A questo proposito, il report della “Fondazione Migrantes” ci racconta un grande esodo dall’Italia da parte di donne che emigrano perché non si sentono tutelate dal welfare del nostro Stato, che lo non sono dal punto di vista economico…
“Abbiamo, in questo paese, un serio problema perché, di là dalle ‘quote rosa’, non sono state messe in atto le politiche che conducono alla totale parità di diritti tra donne e uomini, per arrivare alla rottura del c.d. ‘tetto di cristallo’ e questi dati lo confermano.
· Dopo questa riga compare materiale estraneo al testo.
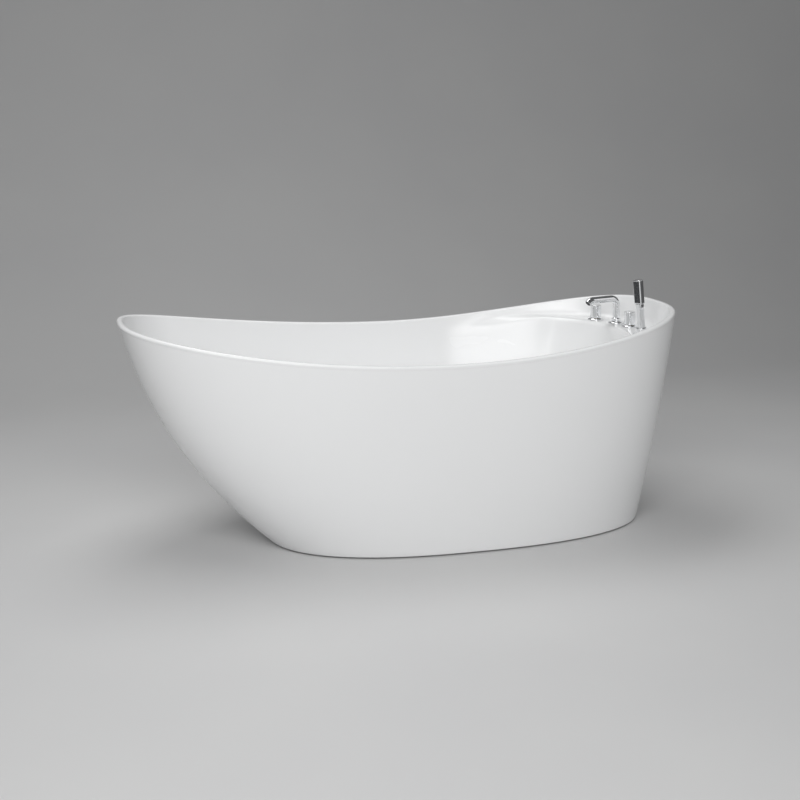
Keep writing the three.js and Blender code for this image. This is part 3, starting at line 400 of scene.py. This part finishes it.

A questo si aggiunge il fatto che, per anni, ci hanno detto che la politica doveva essere ‘semplificazione’. In nome di questo abbiamo smantellato, ad esempio, il sistema sanitario, quello dei partiti ma tutto ciò ha portato a un’opera di svilimento della politica aumentando il divario tra chi fa politica e le persone che sono rappresentate”.

Qual è oggi il ruolo del parlamentare europeo?
“Il primo è quello mettere in atto le macro battaglie necessarie per incidere sulle politiche europee, che non devono cadere dall’alto. Ma anche, ruolo non secondario, quello di ascoltare i territori, cogliere i bisogni, trasformarli in progettualità e restituirli ai territori. Per fare questo è necessario che le diverse ‘reti’ si parlino tra loro, ossia la rete istituzionale, parlamentari europei, nazionali, regionali e sindaci che devono interagire attivamente tra di loro, le istituzioni scolastiche, la rete produttiva e infine quella del mondo associativo che va non solo sostenuta ma valorizzata”.

Siamo in presenza di una disaffezione nei confronti del voto. Come possiamo pensare che gli italiani saranno in grado di raccontarci, attraverso l’espressione del voto, che tipo di Europa vogliono?
“Se s’impiegasse più tempo a parlare con persone, se gli raccontassimo, ad esempio, cosa ha significato il progetto Erasmus per migliaia di ragazzi, come proprio l’Europa potrà cambiare il futuro dei loro figli, che cosa è la mobilità europea, cosa significa avere opportunità degne di questo nome, forse riusciremmo a far capire anche alle persone più disaffezionate quanto il voto sia uno strumento utile ma dobbiamo anche rompere quel velo di impermeabilità che oggi scherma una grossa fetta della società”.